One of Marissa Mayer's signature policies as chief executive of Yahoo has been the quarterly performance review, in which every employee at the company is ranked on a scale of 1 to 5. The ratings have been used to fire hundreds of employees since Mayer joined the company in mid-2012.
 
Now, as Mayer prepares to announce a streamlining plan Tuesday that is likely to involve even more job cuts, one former manager who lost his job is challenging the entire system as discriminatory and a violation of federal and California laws governing mass layoffs.
 
In a lawsuit filed in U.S. District Court in San Jose, California, on Monday, Gregory Anderson, an editor who oversaw Yahoo's autos, homes, shopping, small business and travel sites in Sunnyvale, California, until he was fired in November 2014, alleges that the company's senior managers routinely manipulated the rating system to fire hundreds of people without just cause to achieve the company's financial goals.
 
Anderson said the cuts, including what his boss said was the firing of about 600 other low-performing Yahoo employees at the time of his termination, amounted to illegal mass layoffs.
 
Under California law, the layoff of more than 50 employees within 30 days at a single location like Yahoo's Sunnyvale headquarters requires an employer to give workers 60 days of advance notice.

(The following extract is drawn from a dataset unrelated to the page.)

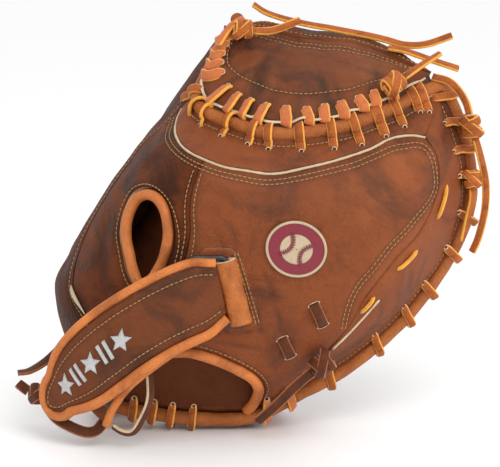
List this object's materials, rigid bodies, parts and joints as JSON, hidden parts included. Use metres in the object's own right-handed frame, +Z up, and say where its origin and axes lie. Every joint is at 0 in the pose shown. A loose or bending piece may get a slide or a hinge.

A similar federal law, known as the Worker Adjustment and Retraining Notification Act, requires advance notice for a layoff of 500 or more employees.
 

No notice

 
Yahoo has never provided such notices. But it did cut 1,100 employees over a period of months in late 2014 and early 2015, ostensibly for performance reasons.
 
Violations of either law can lead to penalties of $500 per employee plus back pay for each day of advance notice the company failed to provide.
 
The lawsuit comes as Yahoo morale hits new lows, with more than one-third of the company's workforce having left voluntarily or involuntarily over the past year.
 
Mayer, who has presided over a continued decline in Yahoo's financial performance, faces pressure from activist investors to sell the company's Internet businesses or otherwise radically restructure the business. She has promised to unveil a new strategy on Tuesday, when the company reports its financial results for the fourth quarter of 2015, although people familiar with her thinking say that the changes she will announce will be modest.
 
Anderson's suit provides a peek inside Yahoo's controversial quarterly performance review system, which Mayer adopted on the recommendation of McKinsey & Co., a management consulting company. Similar systems were once widely used in corporate America, including at companies like General Electric, Cisco Systems, Google and Accenture.
 
Such forced rankings have largely been abandoned as a tool to guide routine firings, however, because of their corrosive effect on employee morale.
 
At Yahoo, the program, known internally as QPR, has been a sore spot among many employees since it began.
 
The court filing said that managers were forced to give poor rankings to a certain percentage of their team, regardless of actual performance. Ratings given by front-line managers were arbitrarily changed by higher-level executives who often had no direct knowledge of the employee's work. And employees were never told their exact rating and had no effective avenue of appeal.
 
"The Q.P.R. Process was opaque and the employees did not know who was making the final decisions, what numbers were being assigned by whom along the way, or why those numbers were being changed," the lawsuit says. "This manipulation of the Q.P.R. Process permitted employment decisions, including terminations, to be made on the basis of personal biases and stereotyping."
 
Anderson said that in his case, he had received high ratings and a promotion before taking a leave of absence in the summer of 2014 to study at the University of Michigan on a Knight-Wallace Fellowship.
 
Although the fellowship leave was approved by two top Yahoo executives, Kathy Savitt and Jackie Reses, who have since left the company, Anderson said that his boss's boss, Megan Liberman, called him on Nov. 10 to inform him that he was in the bottom 5 percent of the company's workforce, all of whom were being fired.
 
In the suit, Anderson said he was fired for several reasons unrelated to performance. He said he had complained to management about the impact of the QPR process on the people he supervised and had reported an attempted bribe by one employee who wanted him to reduce another employee's rating.
 
He also alleged gender discrimination, claiming that the media group, which was overseen by Savitt and Liberman, systematically favored women in hiring, promotions and layoffs.
 
Anderson said he was "stranded" in Michigan with his family because of the firing.